** PROVIDED DATA **
* Begin *
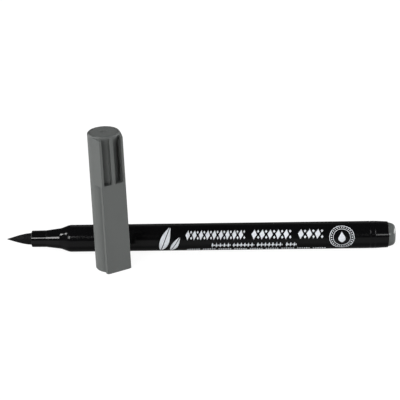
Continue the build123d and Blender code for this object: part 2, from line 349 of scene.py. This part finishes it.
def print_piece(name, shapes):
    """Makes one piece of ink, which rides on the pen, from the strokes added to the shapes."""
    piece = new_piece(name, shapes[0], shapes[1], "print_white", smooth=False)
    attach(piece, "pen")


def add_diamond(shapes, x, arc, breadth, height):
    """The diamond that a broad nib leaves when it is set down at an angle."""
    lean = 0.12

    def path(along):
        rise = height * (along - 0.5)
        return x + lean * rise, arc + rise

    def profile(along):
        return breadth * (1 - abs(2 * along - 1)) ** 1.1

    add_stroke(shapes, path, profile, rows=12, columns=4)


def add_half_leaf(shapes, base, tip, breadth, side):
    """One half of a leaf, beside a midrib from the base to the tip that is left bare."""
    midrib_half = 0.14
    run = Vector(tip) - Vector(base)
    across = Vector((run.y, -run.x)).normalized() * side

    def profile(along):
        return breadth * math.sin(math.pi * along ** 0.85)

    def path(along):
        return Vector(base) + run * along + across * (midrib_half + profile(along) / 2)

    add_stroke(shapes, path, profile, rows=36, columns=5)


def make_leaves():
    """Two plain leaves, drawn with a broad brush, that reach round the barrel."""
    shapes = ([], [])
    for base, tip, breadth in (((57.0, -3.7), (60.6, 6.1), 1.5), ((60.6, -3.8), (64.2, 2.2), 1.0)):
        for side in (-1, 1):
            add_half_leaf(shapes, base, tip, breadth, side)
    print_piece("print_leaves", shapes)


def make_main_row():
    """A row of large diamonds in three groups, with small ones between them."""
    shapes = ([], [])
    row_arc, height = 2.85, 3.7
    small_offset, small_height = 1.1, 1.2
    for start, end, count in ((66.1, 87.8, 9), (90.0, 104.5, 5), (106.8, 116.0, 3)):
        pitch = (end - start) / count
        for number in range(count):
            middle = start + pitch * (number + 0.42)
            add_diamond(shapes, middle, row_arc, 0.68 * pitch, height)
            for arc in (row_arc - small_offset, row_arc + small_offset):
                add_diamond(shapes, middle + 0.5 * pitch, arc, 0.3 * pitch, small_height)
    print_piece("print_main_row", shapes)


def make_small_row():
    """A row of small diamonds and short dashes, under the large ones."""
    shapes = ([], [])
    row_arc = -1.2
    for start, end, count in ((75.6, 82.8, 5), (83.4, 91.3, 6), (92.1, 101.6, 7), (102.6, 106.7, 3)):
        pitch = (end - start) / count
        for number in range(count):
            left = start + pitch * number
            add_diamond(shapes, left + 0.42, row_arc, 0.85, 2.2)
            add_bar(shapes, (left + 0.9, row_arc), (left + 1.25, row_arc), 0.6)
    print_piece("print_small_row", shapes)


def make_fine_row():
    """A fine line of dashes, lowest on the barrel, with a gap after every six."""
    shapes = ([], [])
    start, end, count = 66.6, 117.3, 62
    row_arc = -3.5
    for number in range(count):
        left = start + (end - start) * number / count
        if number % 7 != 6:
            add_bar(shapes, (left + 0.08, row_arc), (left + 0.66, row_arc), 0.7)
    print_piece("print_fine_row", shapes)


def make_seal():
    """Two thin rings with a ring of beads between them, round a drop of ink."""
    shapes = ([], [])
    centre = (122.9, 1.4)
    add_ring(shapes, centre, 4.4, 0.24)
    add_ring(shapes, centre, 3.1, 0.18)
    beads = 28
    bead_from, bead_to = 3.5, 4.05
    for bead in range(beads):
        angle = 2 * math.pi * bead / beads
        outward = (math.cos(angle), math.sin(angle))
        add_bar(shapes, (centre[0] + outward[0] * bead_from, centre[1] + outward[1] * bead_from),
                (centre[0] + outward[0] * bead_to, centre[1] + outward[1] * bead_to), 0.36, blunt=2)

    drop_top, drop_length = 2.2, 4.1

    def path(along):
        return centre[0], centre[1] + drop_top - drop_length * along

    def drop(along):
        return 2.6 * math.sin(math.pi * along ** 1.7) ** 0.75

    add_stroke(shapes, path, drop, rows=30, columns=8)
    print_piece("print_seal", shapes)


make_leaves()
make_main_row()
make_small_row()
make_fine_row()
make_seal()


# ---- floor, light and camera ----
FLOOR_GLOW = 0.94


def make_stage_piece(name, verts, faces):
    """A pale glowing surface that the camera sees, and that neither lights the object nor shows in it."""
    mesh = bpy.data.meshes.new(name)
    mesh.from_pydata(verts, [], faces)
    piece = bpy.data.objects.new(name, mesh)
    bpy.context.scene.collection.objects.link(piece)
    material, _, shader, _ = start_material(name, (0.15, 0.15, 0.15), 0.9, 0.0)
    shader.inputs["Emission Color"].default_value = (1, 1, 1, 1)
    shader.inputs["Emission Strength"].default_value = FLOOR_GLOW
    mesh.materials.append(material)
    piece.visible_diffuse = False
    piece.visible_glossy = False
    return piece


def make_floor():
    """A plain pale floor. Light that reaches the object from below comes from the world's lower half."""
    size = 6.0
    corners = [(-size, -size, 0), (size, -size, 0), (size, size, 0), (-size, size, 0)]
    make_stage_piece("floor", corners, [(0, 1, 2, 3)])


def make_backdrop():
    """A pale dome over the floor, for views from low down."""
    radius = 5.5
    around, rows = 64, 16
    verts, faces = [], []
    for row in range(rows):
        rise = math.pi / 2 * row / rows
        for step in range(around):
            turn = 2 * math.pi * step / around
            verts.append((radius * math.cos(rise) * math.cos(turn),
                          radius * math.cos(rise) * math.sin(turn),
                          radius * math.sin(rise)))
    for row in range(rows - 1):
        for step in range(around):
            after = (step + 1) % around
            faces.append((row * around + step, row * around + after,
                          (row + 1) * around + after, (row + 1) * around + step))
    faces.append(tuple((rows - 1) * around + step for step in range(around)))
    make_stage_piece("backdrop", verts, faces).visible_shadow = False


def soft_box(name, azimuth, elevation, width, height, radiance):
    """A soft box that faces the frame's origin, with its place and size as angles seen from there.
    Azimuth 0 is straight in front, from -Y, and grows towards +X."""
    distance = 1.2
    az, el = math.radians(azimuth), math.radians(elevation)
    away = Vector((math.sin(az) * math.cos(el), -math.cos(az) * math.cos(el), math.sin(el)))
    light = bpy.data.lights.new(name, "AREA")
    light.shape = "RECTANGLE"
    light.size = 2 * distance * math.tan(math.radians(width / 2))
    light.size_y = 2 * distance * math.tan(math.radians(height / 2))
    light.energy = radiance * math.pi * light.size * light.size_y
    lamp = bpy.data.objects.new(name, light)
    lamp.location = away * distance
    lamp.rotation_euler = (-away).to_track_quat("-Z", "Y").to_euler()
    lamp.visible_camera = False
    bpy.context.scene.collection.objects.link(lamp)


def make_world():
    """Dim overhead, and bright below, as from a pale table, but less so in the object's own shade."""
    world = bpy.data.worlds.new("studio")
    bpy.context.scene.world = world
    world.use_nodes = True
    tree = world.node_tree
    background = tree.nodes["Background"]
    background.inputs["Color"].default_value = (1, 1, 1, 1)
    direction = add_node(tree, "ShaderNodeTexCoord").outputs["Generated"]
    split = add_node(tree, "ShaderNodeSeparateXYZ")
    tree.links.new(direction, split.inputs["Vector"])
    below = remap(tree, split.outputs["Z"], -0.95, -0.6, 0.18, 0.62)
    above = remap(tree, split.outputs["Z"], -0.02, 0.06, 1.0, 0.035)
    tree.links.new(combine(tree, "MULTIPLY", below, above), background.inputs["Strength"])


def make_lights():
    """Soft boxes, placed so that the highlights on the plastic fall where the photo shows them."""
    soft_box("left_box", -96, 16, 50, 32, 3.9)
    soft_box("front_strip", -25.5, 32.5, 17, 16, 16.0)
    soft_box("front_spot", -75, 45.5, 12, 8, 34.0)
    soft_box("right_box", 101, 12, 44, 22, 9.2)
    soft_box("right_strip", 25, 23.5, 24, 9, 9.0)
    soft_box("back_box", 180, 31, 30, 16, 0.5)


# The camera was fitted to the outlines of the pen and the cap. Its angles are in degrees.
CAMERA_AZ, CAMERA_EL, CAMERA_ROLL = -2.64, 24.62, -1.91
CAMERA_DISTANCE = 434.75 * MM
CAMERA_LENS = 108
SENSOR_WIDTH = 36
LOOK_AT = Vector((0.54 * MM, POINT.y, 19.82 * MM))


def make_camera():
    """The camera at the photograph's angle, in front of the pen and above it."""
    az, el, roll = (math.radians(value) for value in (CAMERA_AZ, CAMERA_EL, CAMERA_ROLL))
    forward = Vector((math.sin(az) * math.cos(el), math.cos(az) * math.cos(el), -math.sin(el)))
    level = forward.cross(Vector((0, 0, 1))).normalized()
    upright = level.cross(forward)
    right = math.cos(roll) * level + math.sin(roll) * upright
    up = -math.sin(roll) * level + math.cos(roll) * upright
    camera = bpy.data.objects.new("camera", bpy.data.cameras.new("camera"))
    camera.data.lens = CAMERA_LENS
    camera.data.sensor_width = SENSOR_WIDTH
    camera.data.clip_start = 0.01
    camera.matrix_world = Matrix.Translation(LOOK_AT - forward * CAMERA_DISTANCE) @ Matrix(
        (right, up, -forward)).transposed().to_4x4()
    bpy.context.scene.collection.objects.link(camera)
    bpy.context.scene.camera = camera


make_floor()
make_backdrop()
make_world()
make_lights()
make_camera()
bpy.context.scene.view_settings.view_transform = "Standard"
* End *
* Begin *
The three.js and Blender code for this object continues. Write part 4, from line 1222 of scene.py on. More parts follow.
* End *
* Begin *
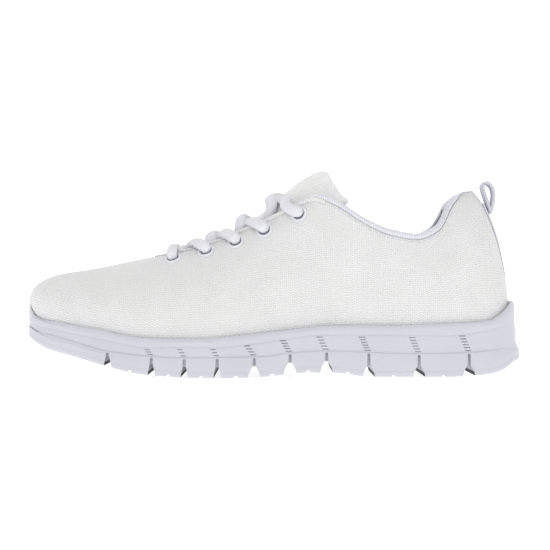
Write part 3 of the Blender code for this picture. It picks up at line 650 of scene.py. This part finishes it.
* End *
** TASK PROMPT **
Identify and copy lines that hold the string "three".

** RESPONSE FOR THIS EXERCISE **
    """A row of large diamonds in three groups, with small ones between them."""
The three.js and Blender code for this object continues. Write part 4, from line 1222 of scene.py on. More parts follow.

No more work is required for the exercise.